A certain tidiness infects
Birds of Massachusetts.
The arrangement is calming to the nerves. You always know what you are going to get and the order in which you will get it. Let us say you wish to satisfy an idle curiosity about the barn owl and you take out Volume II and turn to page 189. First, the Latin name. Then the common name. Then the “other” name (or names)—in this case, monkey-faced owl. Then comes a section in small type: description, measurements, molts, field marks, voice, breeding, range, distribution in New England, and season in Massachusetts. This fine-print section goes into great detail. The barn owl, for instance, is such an infrequent visitor to New England that Mr. Forbush lists the names of the persons who have observed him or taken him, and the dates (“Lexington, June 10, 1915, female taken by Chas. Fowle,” and so on). When it comes to describing the sounds a bird makes, Mr. Forbush is seldom content with giving his own rendition; instead, he assembles a company of listeners and lets each one do an imitation. The voice of the barn owl, depending on who is trying to get it on paper, is “a weird scream; a nasal snore; a loud, prolonged rasping
sksck;
a series of notes
click, click, click, click, click
, resembling in character the notes of a Katydid, but delivered with diminishing emphasis and shortening intervals during the end of the series.” The song of the black-throated green warbler: Bradford Torrey translates it as “trees, trees, murmuring trees,” a pleasing, dreamy, drawling, reedlike lay; others change it to “cheese, cheese, a little more cheese”; and Dr. C. W. Townsend sets it down as “Hear me, Saint Theresa,” (Mrs. M. M. Nice recorded two hundred and seventy-four repetitions of the song in one hour.) If you have any questions about nesting sites, eggs, period of incubation, breeding habits, breeding dates, appearance of young in juvenile plumage, range, or distribution, the answers will almost certainly be here in this section.

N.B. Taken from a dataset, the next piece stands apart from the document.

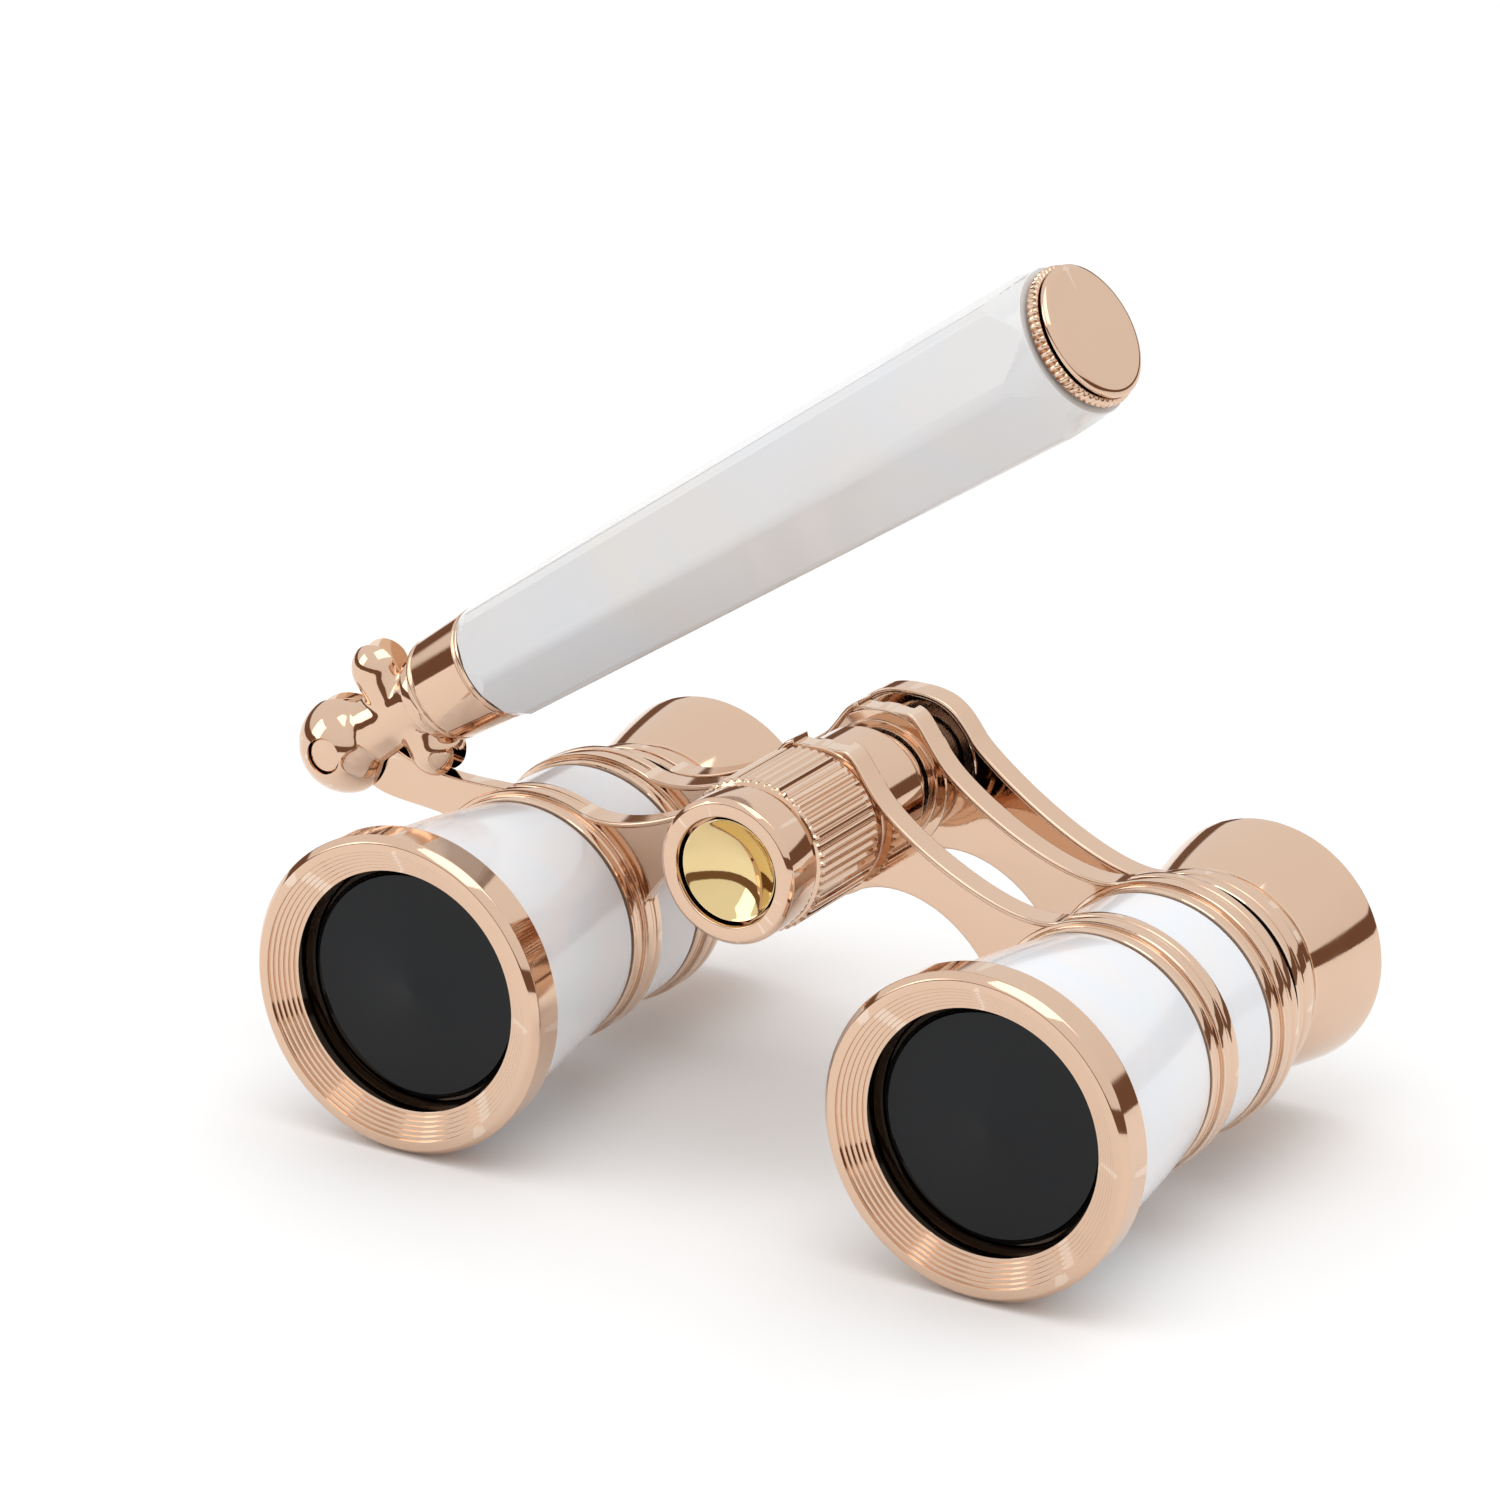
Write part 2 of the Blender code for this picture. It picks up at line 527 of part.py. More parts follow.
hex_grip()
turned("grip_end_ring", [
    (END_RING_END, END_RING_R - 0.4), (GRIP_END + GAP, END_RING_R), (GRIP_END + GAP, ROD_R + GAP),
    (END_RING_END, ROD_R + GAP),
], ROSE_GOLD, handle_axis, ALONG_X)
turned("end_cap", rod(END_RING_END + GAP, END_CAP_END, END_CAP_R), ROSE_GOLD, handle_axis, ALONG_X)
turned("tie_rod", rod(ROD_START, END_RING_END, ROD_R), STEEL, handle_axis, ALONG_X, STEPS_SMALL)
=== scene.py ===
import math

import bmesh
import bpy
from mathutils import Matrix, Vector


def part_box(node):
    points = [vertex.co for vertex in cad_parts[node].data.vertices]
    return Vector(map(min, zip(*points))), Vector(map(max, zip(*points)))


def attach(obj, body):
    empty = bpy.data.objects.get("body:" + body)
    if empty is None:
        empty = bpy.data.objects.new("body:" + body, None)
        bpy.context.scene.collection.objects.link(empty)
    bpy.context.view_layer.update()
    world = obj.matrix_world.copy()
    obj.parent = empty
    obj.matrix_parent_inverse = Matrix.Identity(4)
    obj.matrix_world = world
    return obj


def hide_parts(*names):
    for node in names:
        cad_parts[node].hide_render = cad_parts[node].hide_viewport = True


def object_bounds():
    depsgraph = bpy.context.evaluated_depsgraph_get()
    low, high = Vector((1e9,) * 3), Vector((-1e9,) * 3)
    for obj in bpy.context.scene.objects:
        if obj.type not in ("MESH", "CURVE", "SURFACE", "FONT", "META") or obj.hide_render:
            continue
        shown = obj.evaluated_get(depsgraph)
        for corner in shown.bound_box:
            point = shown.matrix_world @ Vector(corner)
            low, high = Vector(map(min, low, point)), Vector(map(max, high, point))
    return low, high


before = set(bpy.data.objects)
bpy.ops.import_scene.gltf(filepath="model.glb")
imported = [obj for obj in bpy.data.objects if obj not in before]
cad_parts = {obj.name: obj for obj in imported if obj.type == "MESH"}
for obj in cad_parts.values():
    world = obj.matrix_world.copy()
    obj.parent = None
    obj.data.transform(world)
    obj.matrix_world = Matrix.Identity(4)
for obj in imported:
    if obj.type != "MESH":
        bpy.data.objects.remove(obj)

cad_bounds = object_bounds()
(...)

But when he's all through with the monumental task of delineating his bird in fine print, Mr. Forbush cuts loose with larger type and wider thoughts. Under the heading “Haunts and Habits” he writes an essay about the bird, dropping his tight scientific detachment and indulging himself as stylist, enthusiast, and footloose reporter. It is in these free-swinging essays that the fun is—for me, anyway. The style of the pieces is peculiarly the author's own—a rich prose occasionally touched with purple but never with dullness or disenchantment. A devotee of the periodic sentence, he often begins his report by setting the stage, leaving the bird out of it for a few moments, as in the very first entry (Holbœll's grebe): “A bright clear day in January, a gentle breeze, a river mouth where the rippling flood flows into the sparkling sea, a lazy swell washing gently on the bar where a herd of mottled seals is basking in the sun, Old-squaws and Golden-eyes in small parties—such a scene at Ipswich is a fit setting for the great Grebe that winters on our coasts.” Or the entry for the ivory gull: “In spring dawns, fair and rosy, when the sun rising over the blue Arctic, magnificent with floating ice, reveals scene of gorgeous splendor; where ice lies in innumerable shapes, some sparkling like gems and prisms, others rearing vast, white, phantasmal forms; on the edge of the ice pack where the wind opens vast sealanes; where the mirage shows towering mountains that never were on land or sea; in summer or winter, in storm or sunshine, there dwells the white Gull, bird of the ice and snow.”